5. An ink as claimed in claim 1, wherein the polymer is polyvinyl alcohol which is derived from polyvinyl acetate in which at least 70% of the acetate groups are hydrolysed.

6. An ink as claimed in claim 1, wherein the polymer as a degree of polymerisation of 350 to 2500.

7. An ink as claimed in claim 1, wherein the polymer is present 0.5 to 60% by weight based on the total weight of the ink.

8. An ink as claimed in claim 1, wherein the water is present from 10 to 90% by weight based on the total weight of the ink.

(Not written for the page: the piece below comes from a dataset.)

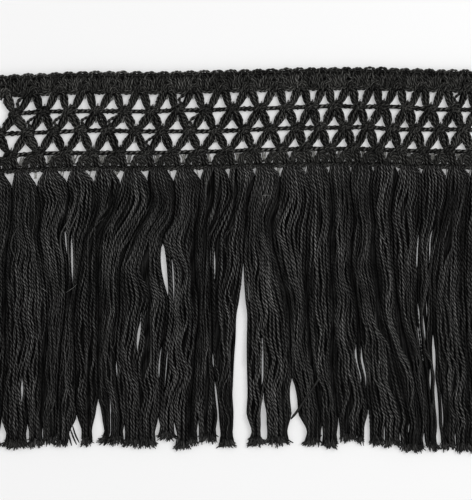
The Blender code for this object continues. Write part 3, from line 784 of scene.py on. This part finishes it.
def bars(skein):
    """A thick beaded cord along each row, low between the knots and through each one."""
    for row, columns in list(enumerate(net_rows()))[1:]:
        points = []
        for column, after in zip(columns, columns[1:] + [None]):
            points.append(at_knot(row, column, -0.2, 1.7))
            if after is not None:
                for share in (0.3, 0.5, 0.7):
                    points.append(between(at_knot(row, column), at_knot(row, after), share, 1.3))
        path = through(points)
        beads = np.sin(2 * np.pi * np.arange(len(path)) * SPACING / BEAD)
        # Painted light and shade: each bead is painted lighter where it swells and darker between, over a
        # core painted dark as shade.
        thick, light = along(1 + 0.24 * beads), 0.95 * (1 + 0.85 * beads)
        skein.yarn(path, BAR_RADIUS, tone=0.5, shape=thick, light=light, low=0.02, turn=BAR_TURN)
        skein.add(CORE, path - (0, 0, 0.35), BAR_CORE, light=CORE_LIGHT)


# The stitches that close a knot over its bundles: rows of (aside, rise, height) for each.
KNOT_STITCHES = (
    ((-3.0, -0.4, 1.2), (-2.3, 0.9, 2.0), (-0.6, 1.75, 2.3), (1.4, 1.5, 2.2), (3.0, 0.2, 1.2)),
    ((-2.9, -0.9, 1.2), (-1.5, 0.1, 2.5), (0.3, 0.5, 2.8), (1.8, 0.4, 2.5), (3.1, -0.5, 1.2)),
    ((-2.3, -1.6, 1.2), (-1.0, -1.0, 2.2), (0.6, -0.8, 2.4), (2.3, -1.5, 1.2)),
    ((-1.5, -2.1, 1.4), (-0.8, -0.8, 2.7), (0.2, 0.5, 3.0), (1.2, 1.8, 1.8)),
)


def clasps(skein):
    """The stitches over each knot, and a thick core inside it, painted dark as the shade in the knot."""
    draw = skein.random
    for row, columns in enumerate(net_rows()):
        for column in columns:
            for stitch in KNOT_STITCHES if row else KNOT_STITCHES[3:]:
                shift, turned = draw.normal(0, 0.15, 2), draw.normal(0, 0.12)
                points = [
                    at_knot(row, column, rise + shift[0] + turned * aside, height, 0.92 * aside + shift[1])
                    for aside, rise, height in stitch
                ]
                skein.yarn(through(points), 0.72, (0.7, 0.7), light=draw.uniform(0.4, 1.0))
            if row:
                points = [at_knot(row, column, 0.1, 1.4, aside) for aside in (-2.6, -1, 1, 2.6)]
                skein.add(CORE, through(points), 1.36, (0.5, 0.5), light=0.08)


def wisps(skein):
    """Pale fuzz, which also stands in for the floor's grey shade seen through the gaps: in the corners of
    the gaps over each knot and under it, in the small gaps beside the last knots, and between the tassels'
    heads."""
    draw = skein.random
    for row, columns in enumerate(net_rows()):
        for column in columns:
            spots = [(-2.6, -4.6) if row else (-1.2, -3.4)] * 5 * (row < LAST_KNOTS)
            for start, end in spots + [(3.0, 1.6)] * 3 * (row > 0):
                (a, b), aside = draw.normal(0, 0.3, 2), draw.normal(0, 0.35)
                top, low = (start + a * 0.4, 0.9, aside * 0.5), (end + b * 0.4, 0.7, aside + b)
                points = by_knot(row, column, top, ((start + end) / 2, 0.8, aside), low)
                skein.add(TUFT, through(points), 0.18, (0.8, 0.4), light=draw.uniform(1, 3.2))
            if row == LAST_KNOTS:
                for _ in range(draw.integers(3, 10)):
                    top, end = 4.1 + draw.uniform(-1.2, 1.2), 4.4 + draw.normal(0, 0.35)
                    points = by_knot(row, column, (-0.8, 0.5, top), (-4.4, 0.5, end))
                    points.insert(1, between(*points, 0.5, 0.6, draw.normal(0, 0.2)))
                    skein.add(TUFT, through(points), 0.3, (0.8, 0.8), light=draw.uniform(2, 4.5))
                for _ in range(draw.integers(0, 6)):
                    top, end = draw.uniform(-1.3, 1.3), draw.uniform(-0.5, 0.5)
                    points = by_knot(row, column, (-7.2, 0.5, top), (-10.0, 0.4, end))
                    points.insert(1, between(*points, 0.5, 0.45, draw.normal(0, 0.15)))
                    skein.add(TUFT, through(points), 0.22, (0.8, 0.8), light=draw.uniform(3.5, 6))


def shells(skein):
    """Below the last knots: nested stitches arched to the left of each one, slanting ones down from it,
    and the row that holds the tassels."""
    draw = skein.random
    row = LAST_KNOTS
    for column in net_rows()[row]:
        for size, high in ((1.0, 1.8), (0.7, 2.3), (0.42, 2.7), (0.14, 2.9)):
            half = 2.1 * size
            up = (-6.1, 1.0, -3.3 - half), (-4.3, high, -3.3 - half)
            left = -3.5 + 2.2 * size, high + 0.2, -3.1 - 0.5 * half
            right = -3.5 + 2.4 * size, high + 0.2, -2.9 + 0.3 * half
            down = (-4.1 + 0.8 * size, high, -2.7 + half), (-6.1, 1.0, -2.5 + half)
            path = through(by_knot(row, column, *up, left, right, *down))
            skein.yarn(path, 0.7, (0.7, 0.7), light=0.8)
        for number, aside in enumerate((-0.8, -0.15, 0.5, 1.15, 1.8)):
            spots = (0.4, 1.6, 0.5 * aside), (-1.6, 1.9, aside + 0.5), (-3.9, 1.9, aside + 1.3)
            path = through(by_knot(row, column, *spots, (-6.0, 1.0, aside + 2.0)))
            # Every other strand is a lowered core, painted dark as the shade between the yarns.
            if number % 2:
                skein.add(CORE, path - (0, 0, 0.6), 0.66, (0.7, 0.5), light=0.08)
            else:
                skein.yarn(path, 0.74, (0.7, 0.5), light=0.9)
        points = by_knot(row, column, (-3.7, 1.6, 2.4), (-4.5, 2.0, 4.2), (-4.2, 1.6, 6.2))
        skein.yarn(through(points), 0.5, (0.6, 0.6), light=0.8)
    quarters = range(LAST * 4 + 1)
    for side in (1, -1):
        points = []
        for step in quarters:
            swing = side * (-1) ** step
            drop = LAST_ROW_DROP + 0.2 + 0.5 * swing
            points.append(on_net(step / 4, drop, 1.5 + 0.4 * swing, draw.uniform(-0.1, 0.1)))
        skein.yarn(through(points), 0.62, tone=0.5)
    # A core behind the row, painted darker as the shade under it.
    behind = [on_net(step / 4, LAST_ROW_DROP - 0.8, 0.5) for step in quarters]
    skein.add(CORE, through(behind), 0.45, light=0.3)


POST_SPACE = 0.092  # in columns, from one post of the braid to the next
# The top of an arch: rows of (rise, then how far its size lifts it and moves it aside).
ARCH_TOP = ((0.5, 1.6, -1.3), (0.6, 1.9, 0.2), (0.5, 1.5, 1.5))
# The braid's cores: rows of (drop, lightness). The lightness is painted shade, darkest under the chain
# along the scalloped edge.
BRAID_CORES = ((1.6, 0.2), (2.6, 0.1), (4.0, 0.4), (5.4, 0.5), (6.8, 0.5), (8.1, 0.5))


def braid(skein):
    """The dense edge braid: cores along it, leaning posts over them, and a chain along each edge."""
    draw = skein.random
    start, end = -0.3, LAST + 0.3

    def stitch(points, radius=0.66, light=1.0):
        skein.yarn(through(points), radius, (0.7, 0.7), light=light * draw.uniform(0.6, 1.4))

    for drop, light in BRAID_CORES:
        points = [on_net(column, drop, 0.9) for column in np.linspace(start, end, 90)]
        skein.add(CORE, through(points, 0.6), 0.82, light=light)
    posts = round((end - start) / POST_SPACE)
    for step in range(posts + 1):
        # The posts lean and bow one way and then the other, in groups half a column wide.
        column = start + (end - start) * step / posts + draw.uniform(-0.02, 0.02)
        way = (-1) ** int(np.floor(column * 2 + 0.25))
        lean, bow = 0.05 * way + draw.normal(0, 0.03), 0.04 * way
        high = 2.15 + draw.uniform(-0.3, 0.3)
        top = (-lean, 2.3, 0.9), (-0.8 * lean, 2.7, high - 0.4)
        middle = (0.6 * bow - 0.3 * lean, 3.7, high + 0.25), (bow + 0.4 * lean, 5.0, high + 0.25)
        stitch(beside(column, *top, *middle, (lean, 6.9, high - 0.2), (1.3 * lean, 8.1, 0.9)))
    for step in range(2 * LAST + 2):
        # The chain along the scalloped edge, with a pair of short stitches under each of its loops.
        column = step / 2 - 0.25 + draw.uniform(-0.02, 0.02)
        top = 0.35 + draw.uniform(-0.15, 0.15)
        loop = (-0.3, 1.7, 1.2), (-0.2, top + 0.6, 1.8), (0, top, 2.0), (0.2, top + 0.5, 1.8)
        # The loops are painted lighter, a painted highlight along the edge.
        stitch(beside(column, *loop, (0.3, 1.7, 1.2)), light=1.3)
        for side in (-1, 1):
            short = (side * 0.21, 4.0, 1.7), (side * 0.16, 2.7, 2.6), (side * 0.1, 1.1, 1.9)
            stitch(beside(column, *short), 0.6)
    for column in range(TASSELS):
        # The arch that gathers each column's bundles.
        for size, high in ((1.0, 2.7), (0.62, 2.4)):
            left = (-1.2, 1.3, -2.3 * size), (0.6, 2.3, -2.4 * size)
            over = [(up + rise * size, high, aside * size) for up, rise, aside in ARCH_TOP]
            right = (0.5, 2.3, 2.3 * size), (-1.2, 1.3, 2.2 * size)
            stitch(by_knot(0, column, *left, *over, *right))
    for step in range(LAST):
        # Its lower edge hangs a little between the columns.
        for size, drop in ((1.0, 8.9), (0.6, 7.9)):
            left = (-0.29 * size, 7.0, 1.2), (-0.2 * size, drop - 0.5, 1.9)
            right = (0.2 * size, drop - 0.5, 1.9), (0.29 * size, 7.0, 1.2)
            stitch(beside(step + 0.5, *left, (0, drop, 2.1), *right))


def heading(look):
    """The heading's three pieces: its braid, the bundles of its net, and the net's knots and last row."""
    parts = {
        "edge_braid": (braid,),
        "knotted_net": (slanting_strands, wisps),
        "net_knots": (bars, clasps, shells),
    }
    for seed, (name, makers) in enumerate(parts.items(), 11):
        skein = Skein(seed)
        for make in makers:
            make(skein)
        made = skein.piece(name, look)
        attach(made, "root")
        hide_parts("heading")


# -------- finishes

FIBRE_STRETCH = (2.6, 0.7, 1.0)  # around a strand and along it, for each mm
CLOUD_SCALE = 90.0  # of the slow changes of shade over the whole trim
PAINTED_PLIES = 0.2  # sets two bands of the diagonal wave, painted lighter crests and darker grooves, to each turn of a painted yarn
PAINTED_GIRTH = 4.8


def shaded_look(name, *settings):
    """A new material, its nodes and its shader, whose plain settings are rows of (name, value)."""
    look = bpy.data.materials.new(name)
    look.use_nodes = True
    shader = look.node_tree.nodes["Principled BSDF"]
    for setting, value in settings:
        shader.inputs[setting].default_value = value
    return look, look.node_tree, shader


def cotton(name, colour):
    """Twisted cotton: fine fibres along the plies, a soft bloom, and the painted light and shade of the
    strands and of their painted plies.
    """
    bloom = ("Sheen Weight", 0.01), ("Sheen Roughness", 0.5), ("Specular IOR Level", 0.06)
    look, tree, shader = shaded_look(name, ("Roughness", 0.9), *bloom)

    def shading(kind, output, *inputs, **settings):
        return node(tree, "ShaderNode" + kind, output, inputs, **settings)

    def ramp(source, low, high, start=0.0, end=1.0):
        """A value from start to end brought to low to high."""
        sizes = ("From Min", start), ("From Max", end), ("To Min", low), ("To Max", high)
        return shading("MapRange", "Result", ("Value", source), *sizes)

    kept = ("tone", "lit", "wound")
    tone, lit, wound = (shading("Attribute", "Fac", attribute_name=attribute) for attribute in kept)
    strand = shading("UVMap", "UV", uv_map="strand")
    stretched = shading("Mapping", "Vector", ("Vector", strand), ("Scale", FIBRE_STRETCH))
    fibres = shading("TexNoise", "Fac", ("Vector", stretched), ("Scale", 1.0), ("Detail", 3.0))
    place_of = shading("TexCoord", "Object")
    cloud = shading("TexNoise", "Fac", ("Vector", place_of), ("Scale", CLOUD_SCALE), ("Detail", 2.0))
    # Painted light and shade of the plies: the wave paints a core's ply crests lighter and the grooves
    # between them darker.
    turns = (PAINTED_PLIES / PAINTED_GIRTH, PAINTED_PLIES / TURN, 0.0)
    across = shading("Mapping", "Vector", ("Vector", strand), ("Scale", turns))
    waves = ("Vector", across), ("Scale", 1.0), ("Distortion", 1.5)
    plies = ramp(shading("TexWave", "Fac", *waves, bands_direction="DIAGONAL"), 0.2, 1.9)
    painted = shading("Mix", "Result", ("Factor", wound), ("A", 1.0), ("B", plies))
    strength = ramp(tone, 0.65, 1.38)
    for other in (lit, painted, ramp(fibres, 0.35, 1.8, 0.3, 0.7), ramp(cloud, 0.75, 1.3, 0.3, 0.7)):
        strength = shading("Math", 0, (0, strength), (1, other), operation="MULTIPLY")
    shade = shading("VectorMath", "Vector", (0, colour), ("Scale", strength), operation="SCALE")
    raised = shading("Bump", "Normal", ("Strength", 0.6), ("Distance", 0.15 * MM), ("Height", fibres))
    tree.links.new(shade, shader.inputs["Base Color"])
    tree.links.new(raised, shader.inputs["Normal"])
    return look


def floor_look():
    """The pale floor glows a little, as a light table does."""
    glow = ("Emission Color", (1.0, 1.0, 1.0, 1.0)), ("Emission Strength", 0.19)
    matt = ("Base Color", (0.78, 0.78, 0.78, 1.0)), ("Roughness", 0.9), ("Specular IOR Level", 0.2)
    return shaded_look("pale_floor", *matt, *glow)[0]


def floor():
    """A wide flat floor under the trim."""
    mesh = bmesh.new()
    bmesh.ops.create_grid(mesh, x_segments=1, y_segments=1, size=1.5)
    data = bpy.data.meshes.new("floor")
    mesh.to_mesh(data)
    mesh.free()
    data.materials.append(floor_look())
    made = placed("floor", data)


# -------- light and camera

VIEW_MIDDLE = (-5.56, -67.72, 1.5)  # the point that the camera looks straight down on
VIEW_HEIGHT = 200.0  # of the surface that it sees
LENS, SENSOR = 135.0, 36.0
SKY_LIGHT, LAMP_LIGHT = 0.74, 4.6
LAMP_PLACE = (0.75, 0.25, 0.85)  # in metres, to the right of the trim and above it
LAMP_AIM = 0.07  # down the trim, towards its middle


def studio():
    """An even white sky, one broad lamp, and the camera straight above the trim."""
    scene = bpy.context.scene
    scene.view_settings.view_transform = "Standard"
    world = scene.world or bpy.data.worlds.new("studio")
    scene.world = world
    world.use_nodes = True
    sky = world.node_tree.nodes["Background"]
    sky.inputs["Color"].default_value = (1.0, 1.0, 1.0, 1.0)
    sky.inputs["Strength"].default_value = SKY_LIGHT
    lamp = bpy.data.lights.new("key", "AREA")
    lamp.shape = "DISK"
    lamp.size = 0.5
    lamp.energy = LAMP_LIGHT
    key = placed("key", lamp)
    key.location = LAMP_PLACE
    aim = -key.location.copy()
    aim.y -= LAMP_AIM
    key.rotation_euler = aim.to_track_quat("-Z", "Y").to_euler()
    lens = bpy.data.cameras.new("camera")
    lens.lens, lens.sensor_width = LENS, SENSOR
    camera = placed("camera", lens)
    x, y, z = VIEW_MIDDLE
    away = VIEW_HEIGHT * LENS / SENSOR
    camera.location = (x * MM, y * MM, (z + away) * MM)
    scene.camera = camera


net_cotton = cotton("net_cotton", (0.1024, 0.1016, 0.0955))
tassel_cotton = cotton("tassel_cotton", (0.1104, 0.1095, 0.1066))
heading(net_cotton)
for number in range(TASSELS):
    tassel(number, tassel_cotton)
floor()
studio()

9. An ink as claimed in claim 1, further comprising UV reactive monomers and/or oligomers.

10. An ink as claimed in claim 1, wherein the UV reactive monomers and/or oligomers are (meth)acrylates, epoxides or oxetanes.

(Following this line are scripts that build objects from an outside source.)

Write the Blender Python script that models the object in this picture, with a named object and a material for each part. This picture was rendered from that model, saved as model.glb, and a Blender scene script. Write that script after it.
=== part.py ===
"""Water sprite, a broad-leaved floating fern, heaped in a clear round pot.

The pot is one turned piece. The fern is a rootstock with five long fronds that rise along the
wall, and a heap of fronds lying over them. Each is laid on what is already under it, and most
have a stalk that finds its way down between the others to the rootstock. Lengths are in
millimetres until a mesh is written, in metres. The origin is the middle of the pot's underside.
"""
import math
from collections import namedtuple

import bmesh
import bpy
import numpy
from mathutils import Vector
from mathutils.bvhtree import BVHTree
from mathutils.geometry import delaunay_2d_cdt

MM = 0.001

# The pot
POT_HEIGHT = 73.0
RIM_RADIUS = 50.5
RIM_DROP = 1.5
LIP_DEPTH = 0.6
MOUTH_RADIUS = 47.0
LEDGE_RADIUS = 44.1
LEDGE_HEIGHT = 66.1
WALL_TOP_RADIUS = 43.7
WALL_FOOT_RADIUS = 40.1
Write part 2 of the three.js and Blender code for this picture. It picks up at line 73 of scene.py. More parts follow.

11. An ink as claimed in claim 1, further comprising a photoinitiator.

12. An ink as claimed in claim 1, further comprising a colorant.

13. An ink as claimed in claim 1, having a viscosity of less than 50 mPas at 25° C.

14. A polyvinyl alcohol having pendant photo cross-linkable groups attached thereto, wherein the groups are styryl pyridinium and acrylate groups with the priviso that the groups are not derived from 4-(2-acryloyloxyethoxy)benzaldehyde and 4-(4-formylphenylethenyl)-1-methylpyridinium methosulfate or 4-(2-acryloyloxyethoxy)benzaldehyde and 1-(3-ethoxycarbonylpropyl)-4-[2-(4′-formylphenyl)ethenyl]pyridinium bromide.

15. A polyvinyl alcohol as claimed in claim 14, wherein the groups are derivable from an acryloyloxyalkyl formylbenzoate and a formylphenylethenyl pyridinium.

16. A polyvinyl alcohol as claimed in claim 15, wherein the groups are derivable from 2-acryloyloxyethyl 4-formylbenzoate and 4-(4-formylphenylethenyl)-1-methylpyridinium.

17. A method for printing on a substrate wherein an ink is applied to the substrate, the improvement which comprises the ink being the ink-jet ink of claim 1.

18. The method of claim 17 wherein the ink is applied by screen-printing, flexography or ink-jet printing.

19. A printed substrate produced by the method of claim 17.